## Written exercise
Please repeat all of the lines that follow, exactly as written.
=-=-=-=-=
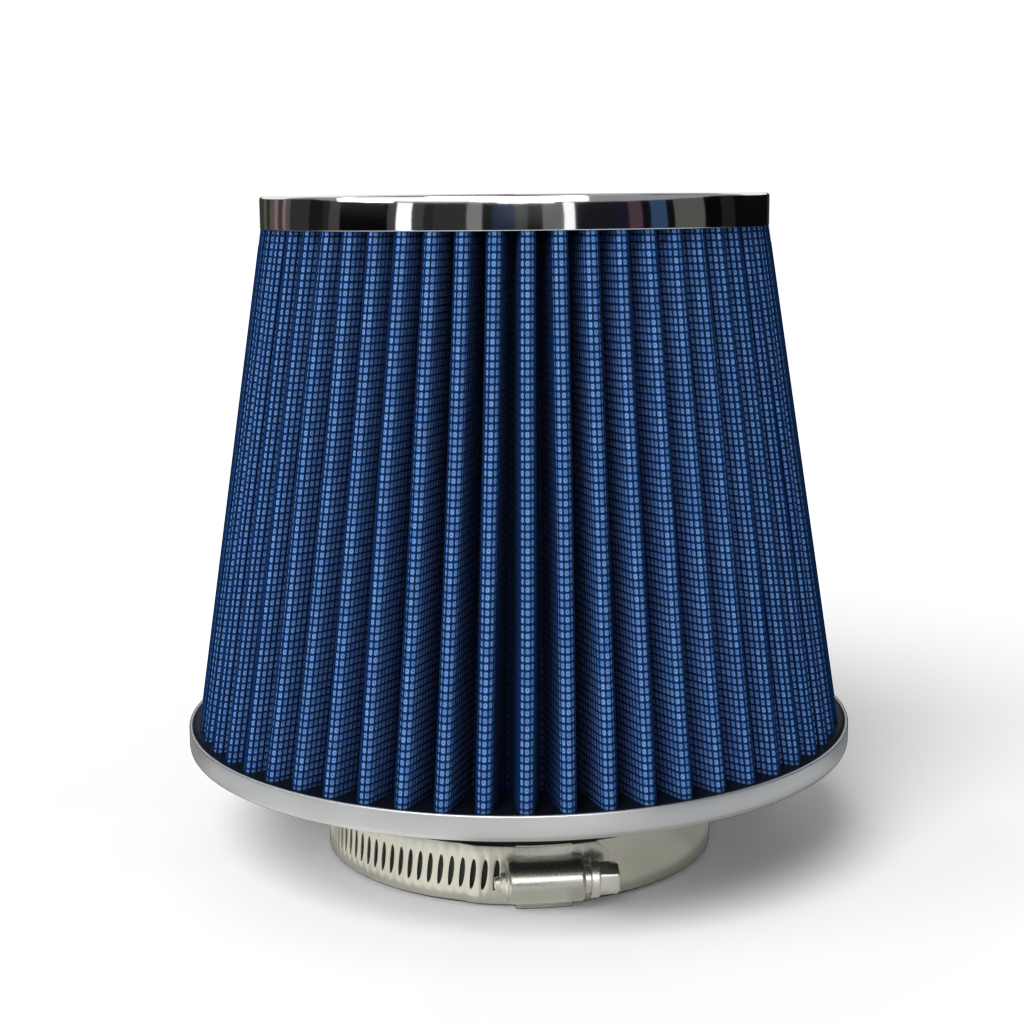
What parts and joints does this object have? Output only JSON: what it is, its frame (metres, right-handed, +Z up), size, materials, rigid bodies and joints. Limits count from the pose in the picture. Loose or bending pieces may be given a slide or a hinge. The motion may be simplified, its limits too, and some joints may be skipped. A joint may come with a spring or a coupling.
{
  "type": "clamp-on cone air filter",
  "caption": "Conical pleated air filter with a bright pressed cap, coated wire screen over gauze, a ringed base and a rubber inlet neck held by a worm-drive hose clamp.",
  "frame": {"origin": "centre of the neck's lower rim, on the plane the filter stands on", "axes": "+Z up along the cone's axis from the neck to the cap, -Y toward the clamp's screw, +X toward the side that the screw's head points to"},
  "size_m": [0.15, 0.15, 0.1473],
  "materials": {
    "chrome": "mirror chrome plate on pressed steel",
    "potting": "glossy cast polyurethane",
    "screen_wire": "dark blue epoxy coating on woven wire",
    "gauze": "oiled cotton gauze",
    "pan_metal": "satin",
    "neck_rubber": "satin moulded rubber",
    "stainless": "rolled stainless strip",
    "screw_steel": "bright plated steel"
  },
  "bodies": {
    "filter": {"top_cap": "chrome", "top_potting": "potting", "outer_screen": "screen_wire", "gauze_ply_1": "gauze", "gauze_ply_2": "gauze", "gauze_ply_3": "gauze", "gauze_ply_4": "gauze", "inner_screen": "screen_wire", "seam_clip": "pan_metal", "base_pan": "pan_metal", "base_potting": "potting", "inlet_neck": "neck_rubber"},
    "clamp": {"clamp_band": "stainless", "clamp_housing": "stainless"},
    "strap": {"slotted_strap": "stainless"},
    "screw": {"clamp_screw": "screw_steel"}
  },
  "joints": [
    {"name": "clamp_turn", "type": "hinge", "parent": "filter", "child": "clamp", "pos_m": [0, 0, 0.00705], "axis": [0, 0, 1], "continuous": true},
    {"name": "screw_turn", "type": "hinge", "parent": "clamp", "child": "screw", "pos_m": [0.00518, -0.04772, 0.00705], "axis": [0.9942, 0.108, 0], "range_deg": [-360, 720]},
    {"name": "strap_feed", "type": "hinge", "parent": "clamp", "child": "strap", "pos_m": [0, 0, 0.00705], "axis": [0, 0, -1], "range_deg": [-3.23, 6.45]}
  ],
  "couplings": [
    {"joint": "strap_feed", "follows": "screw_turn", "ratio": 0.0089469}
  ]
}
=-=-=-=-=
## Result
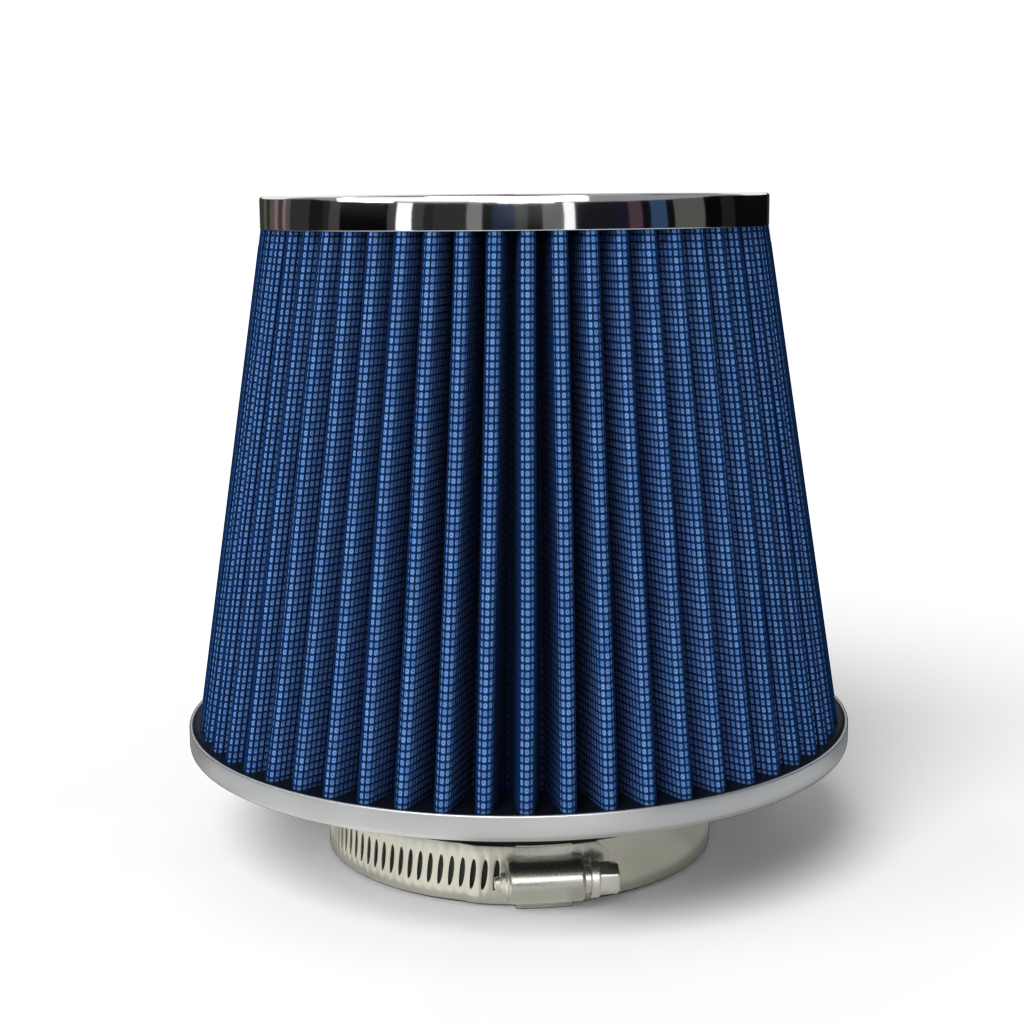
What parts and joints does this object have? Output only JSON: what it is, its frame (metres, right-handed, +Z up), size, materials, rigid bodies and joints. Limits count from the pose in the picture. Loose or bending pieces may be given a slide or a hinge. The motion may be simplified, its limits too, and some joints may be skipped. A joint may come with a spring or a coupling.
{
  "type": "clamp-on cone air filter",
  "caption": "Conical pleated air filter with a bright pressed cap, coated wire screen over gauze, a ringed base and a rubber inlet neck held by a worm-drive hose clamp.",
  "frame": {"origin": "centre of the neck's lower rim, on the plane the filter stands on", "axes": "+Z up along the cone's axis from the neck to the cap, -Y toward the clamp's screw, +X toward the side that the screw's head points to"},
  "size_m": [0.15, 0.15, 0.1473],
  "materials": {
    "chrome": "mirror chrome plate on pressed steel",
    "potting": "glossy cast polyurethane",
    "screen_wire": "dark blue epoxy coating on woven wire",
    "gauze": "oiled cotton gauze",
    "pan_metal": "satin",
    "neck_rubber": "satin moulded rubber",
    "stainless": "rolled stainless strip",
    "screw_steel": "bright plated steel"
  },
  "bodies": {
    "filter": {"top_cap": "chrome", "top_potting": "potting", "outer_screen": "screen_wire", "gauze_ply_1": "gauze", "gauze_ply_2": "gauze", "gauze_ply_3": "gauze", "gauze_ply_4": "gauze", "inner_screen": "screen_wire", "seam_clip": "pan_metal", "base_pan": "pan_metal", "base_potting": "potting", "inlet_neck": "neck_rubber"},
    "clamp": {"clamp_band": "stainless", "clamp_housing": "stainless"},
    "strap": {"slotted_strap": "stainless"},
    "screw": {"clamp_screw": "screw_steel"}
  },
  "joints": [
    {"name": "clamp_turn", "type": "hinge", "parent": "filter", "child": "clamp", "pos_m": [0, 0, 0.00705], "axis": [0, 0, 1], "continuous": true},
    {"name": "screw_turn", "type": "hinge", "parent": "clamp", "child": "screw", "pos_m": [0.00518, -0.04772, 0.00705], "axis": [0.9942, 0.108, 0], "range_deg": [-360, 720]},
    {"name": "strap_feed", "type": "hinge", "parent": "clamp", "child": "strap", "pos_m": [0, 0, 0.00705], "axis": [0, 0, -1], "range_deg": [-3.23, 6.45]}
  ],
  "couplings": [
    {"joint": "strap_feed", "follows": "screw_turn", "ratio": 0.0089469}
  ]
}